FOMC Minutes: Fed Gives Hawkish Outlook As Inflation Still 'Unacceptably High', More Rate Hikes On Cards Ahead

In the latest minutes of FOMC, the Federal Reserve sounded hawkish as they continue to see inflation significantly above their tolerance limit. This has increased the possibility of a rate hike in forthcoming policies, which was enough to dampen sentiments on Wall Street on August 16.

The Federal Reserve on Wednesday released the minutes of the Federal Open Market Committee meeting that was held on July 25-26, 2023.

In the minutes, FOMC said, "continued to see significant upside risks to inflation, which could require further tightening of monetary policy."

Although, FOMC cited a number of tentative signs that inflation pressures could be abating. These signs included some softening in core goods prices, lower online prices, evidence that firms were raising prices by smaller amounts than previously, slower increases in shelter prices, and recent declines in survey estimates of shorter-term inflation expectations and of inflation uncertainty.

But at the same time, FOMC also stressed that inflation remained "unacceptably high" and that further evidence would be required for them to be confident that inflation was clearly on a path toward the Committee's 2 per cent objective.
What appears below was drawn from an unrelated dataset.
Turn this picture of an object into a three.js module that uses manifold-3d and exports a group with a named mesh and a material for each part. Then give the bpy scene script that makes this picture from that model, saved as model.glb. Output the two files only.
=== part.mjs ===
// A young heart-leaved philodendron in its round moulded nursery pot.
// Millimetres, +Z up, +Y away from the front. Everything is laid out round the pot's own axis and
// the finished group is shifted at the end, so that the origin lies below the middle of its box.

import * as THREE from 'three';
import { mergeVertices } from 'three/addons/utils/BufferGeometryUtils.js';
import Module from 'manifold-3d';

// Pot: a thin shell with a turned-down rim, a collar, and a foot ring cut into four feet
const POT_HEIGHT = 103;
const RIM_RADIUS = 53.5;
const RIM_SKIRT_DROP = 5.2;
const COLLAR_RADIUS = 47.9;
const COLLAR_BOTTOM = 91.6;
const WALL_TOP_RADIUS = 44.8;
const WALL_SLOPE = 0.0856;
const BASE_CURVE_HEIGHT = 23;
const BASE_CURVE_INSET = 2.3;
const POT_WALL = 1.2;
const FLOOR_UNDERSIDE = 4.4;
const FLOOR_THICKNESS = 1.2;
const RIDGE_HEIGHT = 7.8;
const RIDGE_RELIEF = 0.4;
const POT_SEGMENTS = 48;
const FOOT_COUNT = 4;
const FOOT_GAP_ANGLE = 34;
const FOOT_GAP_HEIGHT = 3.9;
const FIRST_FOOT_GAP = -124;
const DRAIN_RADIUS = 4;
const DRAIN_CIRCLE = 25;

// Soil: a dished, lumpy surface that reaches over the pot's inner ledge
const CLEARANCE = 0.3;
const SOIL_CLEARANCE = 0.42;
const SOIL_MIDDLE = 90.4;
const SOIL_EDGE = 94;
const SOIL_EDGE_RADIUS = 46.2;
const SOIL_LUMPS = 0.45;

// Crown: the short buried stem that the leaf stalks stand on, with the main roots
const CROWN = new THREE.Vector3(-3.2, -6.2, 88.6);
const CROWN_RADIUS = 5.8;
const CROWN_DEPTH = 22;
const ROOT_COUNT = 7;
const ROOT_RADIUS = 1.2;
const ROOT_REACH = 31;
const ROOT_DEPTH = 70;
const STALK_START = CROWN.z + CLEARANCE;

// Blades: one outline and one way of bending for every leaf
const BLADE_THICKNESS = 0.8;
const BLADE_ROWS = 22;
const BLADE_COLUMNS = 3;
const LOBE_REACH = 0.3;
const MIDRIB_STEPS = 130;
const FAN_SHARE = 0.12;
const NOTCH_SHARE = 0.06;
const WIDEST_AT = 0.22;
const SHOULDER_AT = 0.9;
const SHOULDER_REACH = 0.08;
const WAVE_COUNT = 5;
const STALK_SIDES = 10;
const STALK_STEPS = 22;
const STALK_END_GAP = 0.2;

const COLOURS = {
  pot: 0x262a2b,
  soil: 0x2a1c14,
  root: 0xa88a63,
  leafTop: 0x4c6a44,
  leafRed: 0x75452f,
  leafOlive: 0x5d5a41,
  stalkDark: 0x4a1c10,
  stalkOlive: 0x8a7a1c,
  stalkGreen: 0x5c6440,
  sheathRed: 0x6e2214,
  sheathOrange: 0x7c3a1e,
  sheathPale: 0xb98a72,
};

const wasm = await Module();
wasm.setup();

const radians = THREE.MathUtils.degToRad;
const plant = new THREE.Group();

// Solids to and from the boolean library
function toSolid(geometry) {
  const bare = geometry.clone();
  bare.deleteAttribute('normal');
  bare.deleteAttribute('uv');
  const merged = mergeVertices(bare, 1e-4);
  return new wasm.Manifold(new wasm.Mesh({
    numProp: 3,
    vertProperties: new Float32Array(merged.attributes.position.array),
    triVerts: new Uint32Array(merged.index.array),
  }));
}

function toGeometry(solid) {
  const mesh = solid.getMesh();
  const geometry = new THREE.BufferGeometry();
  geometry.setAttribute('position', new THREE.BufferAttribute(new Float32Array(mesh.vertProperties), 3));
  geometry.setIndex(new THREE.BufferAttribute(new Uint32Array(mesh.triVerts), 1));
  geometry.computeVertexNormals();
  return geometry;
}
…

According to FOMC, even though economic activity had been resilient and the labor market had remained strong, there continued to be downside risks to economic activity and upside risks to the unemployment rate; these included the possibility that the macroeconomic effects of the tightening in financial conditions since the beginning of last year could prove more substantial than anticipated.

Also, the FOMC acknowledged that the economic activity had been expanding at a moderate pace. They also concurred that job gains had been robust in recent months, and the unemployment rate had remained low. Inflation had remained elevated. However, they believe that tighter credit conditions for households and businesses were likely to weigh on economic activity, hiring, and inflation but that the extent of these effects was uncertain.

In the case of US banking systems, FOMC continued to see the sector as "sound and resilient."

FOMC members agree that they would continue to assess additional information and its implications for monetary policy. In determining the extent of additional policy firming that may be appropriate to return inflation to 2 per cent over time, members concurred that they will take into account the cumulative tightening of monetary
policy, the lags with which monetary policy affects economic activity and inflation, and economic and financial developments.

Additionally, FOMC agreed to continue to reduce the Federal Reserve's holdings of Treasury securities agency debt and agency mortgage-backed securities, as described in its previously announced plans.

Further, FOMC minutes concluded that the Fed would continue to monitor the implications of incoming information for the economic outlook. They would be prepared to adjust the stance of monetary policy as appropriate if risks emerge that could impede the attainment of the Committee's goals.

Overnight, following the FOMC minutes, Wall Street tumbled with the Dow Jones Industrial Average index plunging 0.52%, while the S&P 500 index shedding 0.8%, and the tech-heavy Nasdaq Composite Index plummeting by at least 1.2%, taking the worst hit.

In July, Fed hiked the federal funds rate by 25 basis points to 5-1/4 to 5-1/2 per cent, in line with expectations. With that, the key rates of the US is at their highest level since 2001. However, Fed chair Jerome Powell in his policy speech hinted that inflation is stubbornly above the Fed's target of 2% and there is a long way for it to calm down. This does stir expectations of further rate hikes in upcoming policies, however, many experts have mentioned that the July 2023 policy hike would be the last of the cycle.

Fed seeks to achieve maximum employment and inflation at the rate of 2 per cent over the longer run. In the press conference on July policy, Powell dismissed the rate cut possibility scenario in the current year. For next year, he hinted that rate cuts will depend upon how confident they are.